Murray’s sensitivity to the knavery of politicians and the tragedies they unleash sharpens the historical irony of his role in the ascent of the man who did so much to wreck British community with Europe. Boris Johnson read classics at Balliol in the 1980s under the tutelage of Murray and his colleagues. In 2018, around the beginning of Johnson’s premiership, the press reported that Murray had sent him an official renuntiatio amicitiae (renunciation of friendship) in Latin. Murray confirmed this publicly in 2022, glossing the ancient Roman practice as ‘the formal letter emperors send when they want someone to commit suicide or go into exile on the Black Sea’. This seems to me to say far more about Murray’s sense of self and the notion of Balliol as capital of the oikumene than it does about Johnson. Perhaps Murray was always too disillusioned with the world of affairs to share the sentiment expressed by Jowett in a letter to Florence Nightingale: ‘I should like to govern the world (would not you?) through my pupils, but I find it impossible & rather expect to do less & less.’
An atmosphere of exhaustion hangs over Murray’s final chapter, on ‘The Crisis of Theory in History’, in which he takes present-day historians to task for what he sees as a retreat from theory and collapse into relativism or an unthinking positivism that, as before Burckhardt, proceeds from a naive belief in facts as speaking for themselves. Against this, Murray endorses Frances Yates’s assertion (here she is at last) that:
History as it actually occurs is not quite the whole of history, for it leaves out of account the hopes that never materialised, the attempts to prevent the outbreak of wars, the futile efforts to solve differences by conciliatory methods. Hopes such as these are as much a part of history as the terrible events which falsify them, and in trying to assess the influence of their times upon idealists and lovers of peaceful activities such as our poets and academicians the hopes are perhaps as important as the events.

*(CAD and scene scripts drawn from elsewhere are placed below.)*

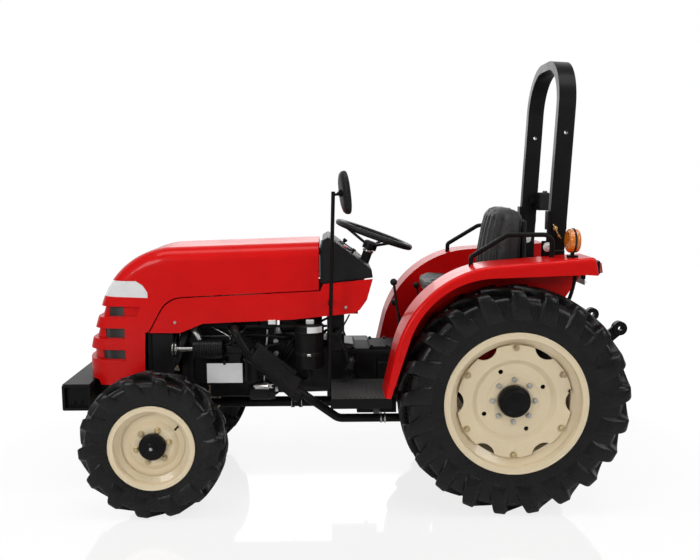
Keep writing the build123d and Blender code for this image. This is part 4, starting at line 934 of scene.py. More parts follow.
LEFT, RIGHT, FRONT, REAR = (0, -1, 0), (0, 1, 0), (-1, 0, 0), (1, 0, 0)
UP, DOWN = (0, 0, 1), (0, 0, -1)
WHEEL_REAR, WHEEL_FRONT = (0, -430, 525), (-1636, -461, 332)
BOOT = [(0, 30), (6, 31), (12, 24), (18, 26), (24, 19), (30, 21), (36, 14), (46, 9), (48, 6.4)]
TURNED = [
    # name, mirrored, body, finish, centre, axis, outline (distance, radius), sides
    ("rear_hub_face", 1, "rear_wheel_left", "black", WHEEL_REAR, LEFT,
     [(79, 60), (83, 59), (85, 55), (84, 50), (81.6, 47), (81.6, 14), (83, 10), (83, 0.5)], 64),
    ("rear_hub_flange", 1, "rear_wheel_left", "cream", WHEEL_REAR, LEFT,
     [(42.5, 122), (44.5, 121), (46, 118), (46, 78), (44, 76), (42.6, 75)], 72),
    ("front_hub_face", 1, "front_wheel_left", "black", WHEEL_FRONT, LEFT,
     [(60, 46), (64, 45), (66, 40), (65, 30), (66, 27), (72, 25), (75, 20), (76, 9), (76, 0.5)], 48),
    ("front_hub_nipple", 1, "front_wheel_left", "steel", WHEEL_FRONT, LEFT,
     [(75, 8), (79, 7), (80, 3.5), (84, 3), (84, 0.5)], 20),
    ("alternator_fins", 0, "root", "engine", (-1488, -212, 716), REAR,
     fins(134, 11, 44.5, 48.5), 40),
    ("alternator_pulley", 0, "root", "steel", (-1592, -212, 716), REAR,
     [(0, 8), (2, 33), (5, 33), (11, 25), (17, 33), (20, 33), (22, 12), (102, 10)], 32),
    ("crank_pulley", 0, "root", "black", (-1591, 0, 600), REAR,
     [(0, 10), (1, 66), (5, 67), (11, 58), (17, 67), (21, 66), (24, 30), (33, 28)], 40),
    ("fan_pulley", 0, "root", "black", (-1591, 0, 830), REAR,
     [(0, 36), (1, 52), (5, 53), (11, 45), (17, 53), (21, 52), (22, 36)], 36),
    ("filter_barrel", 0, "root", "black", (-1210, -200, 556), UP,
     [(0, 20), (0, 34), (4, 38), (10, 39.5), (96, 39.5), (99, 41), (104, 41), (107, 39), (120, 38.5)], 36),
    ("canister_lid", 0, "root", "black", (-935, -215, 794), UP,
     [(0, 70.3), (3, 72.5), (8, 72.5), (10, 70.6), (37, 70.4), (41, 67), (42, 0.5)], 48),
    ("canister_drain", 0, "root", "black", (-935, -215, 604), UP,
     [(0, 10), (3, 16), (14, 17), (21, 52), (23, 66)], 36),
    ("silencer_cap", 0, "root", "black", (-980, -280, 493.5), (-0.748, 0, 0.663),
     [(-3, 24), (0, 29), (5, 32.5), (20, 32.8), (23, 31.4)], 32),
    ("chamber_cap", 0, "root", "black", (-1000, -274, 601.5), (-0.79, 0, 0.61),
     [(-4, 8), (-1, 15), (4, 19), (16, 19.4), (19, 18.4)], 24),
    ("air_cleaner", 0, "root", "black", (-1480, 96, 1040), REAR,
     [(0, 40), (3, 66), (9, 72), (60, 72), (64, 75), (76, 75), (80, 72), (280, 72), (284, 69),
      (300, 62), (304, 30)], 44),
    ("oil_filler", 0, "root", "plastic", (-1400, -20, 938), UP,
     [(0, 20), (10, 20), (12, 27), (24, 27), (27, 24), (27, 0.5)], 12),
    ("radiator_cap", 0, "root", "steel", (-1684, 0, 1108), UP,
     [(0, 24), (8, 24), (9, 30), (18, 30), (21, 26), (22, 0.5)], 16),
    ("starter", 0, "root", "engine", (-1236, -150, 484), REAR,
     [(0, 16), (4, 30), (10, 37), (92, 37), (94, 40), (100, 40), (104, 36), (130, 34)], 32),
    ("start_solenoid", 0, "root", "steel", (-1210, -176, 520), REAR,
     [(0, 6), (8, 7), (9, 17), (64, 17), (68, 19), (74, 19), (78, 12), (96, 11)], 24),
    ("lamp_ring", 1, "root", "plastic", (262, -420, 1250), REAR,
     [(-4, 46), (-4, 56), (-3, 57), (3, 57), (4, 56), (4, 46)], 48),
    ("lever_boot", 0, "root", "rubber", (-477, -178, 671), (-0.15, -0.16, 0.98),
     BOOT, 24),
    ("range_boot", 0, "root", "rubber", (-432, 20, 690), (-0.34, 0.05, 0.94),
     BOOT, 24),
    ("wheel_hub_cap", 0, "steering_wheel", "plastic", (-627.8, 0, 1208.6), (0.337, 0, 0.9415),
     [(-2, 33), (1, 33), (5, 30), (8, 24), (9, 12), (9, 0.5)], 36),
]
for name, mirrored, body, look, at, axis, outline, sides in TURNED:
    made = lathe(outline, axis=axis, sides=sides)
    on_both(name, to_metres(made, at), finishes[look], body, mirrored)

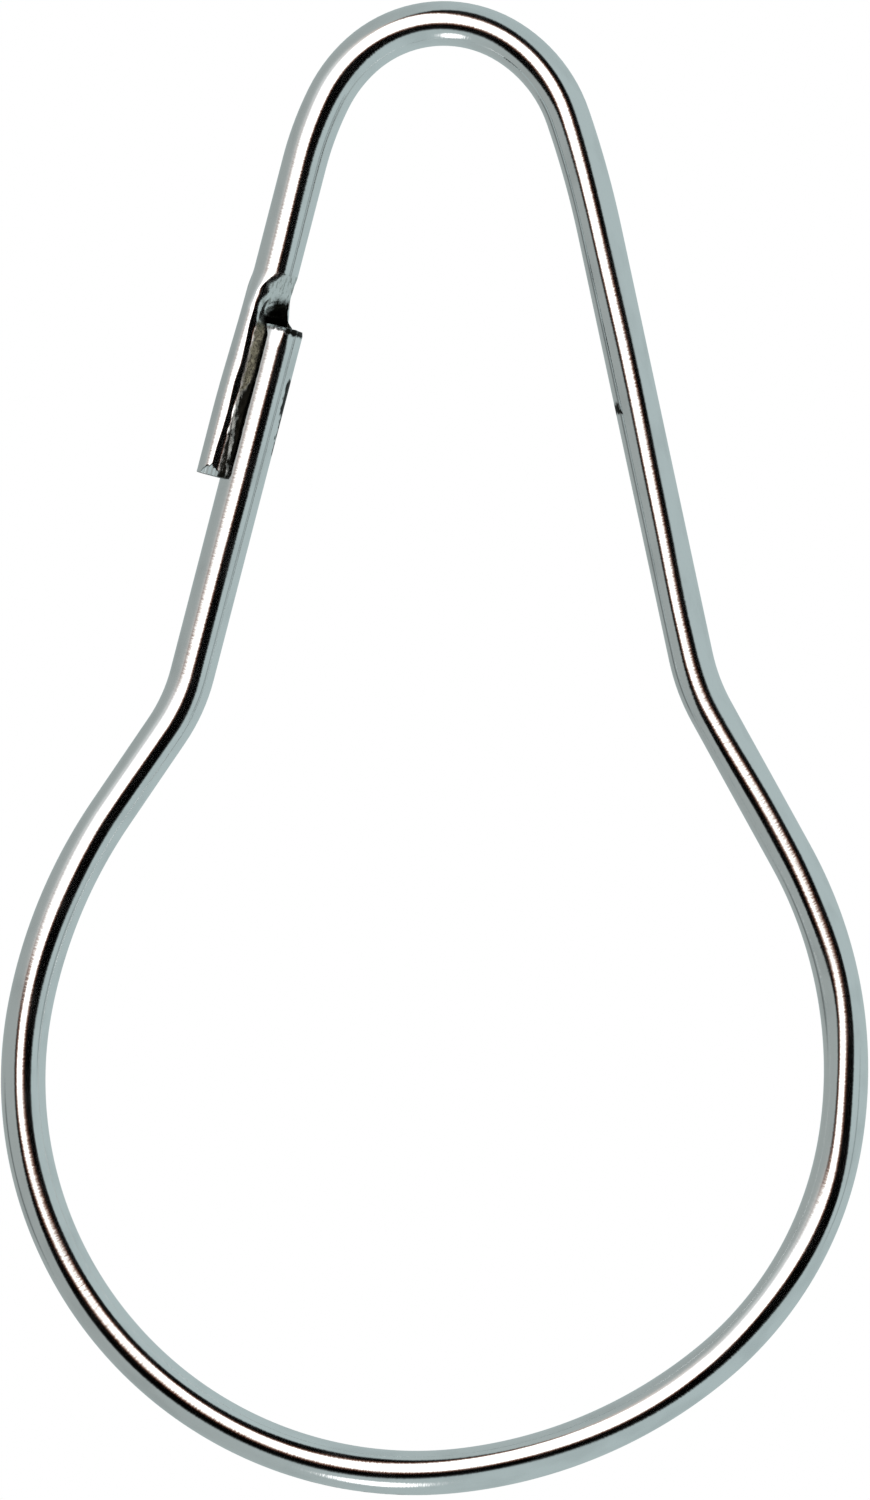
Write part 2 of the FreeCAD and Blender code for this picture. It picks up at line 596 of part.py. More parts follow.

This understanding of history as encompassing the realm of belief, imagination, emotion and representation – in short, of culture – is what Murray presents as Burckhardt’s achievement. It has guided his own historical work on ancient Greek poleis as ‘cities of reason’ and on the cultural practices of the symposium. It also orients this collection of essays on the modern historiography of ancient Greece, despite his inability to peer beyond the dead end into which he thinks ‘the Western tradition of ancient history’ has wandered. One danger of the tranquil consciousness of effortless superiority is its tendency to bring about narrowness of vision, because overconfidence in its own vantage point bars the way to appreciating the enlightenment offered by others. What makes Murray’s historiographic essays so rich is that this is only half the story.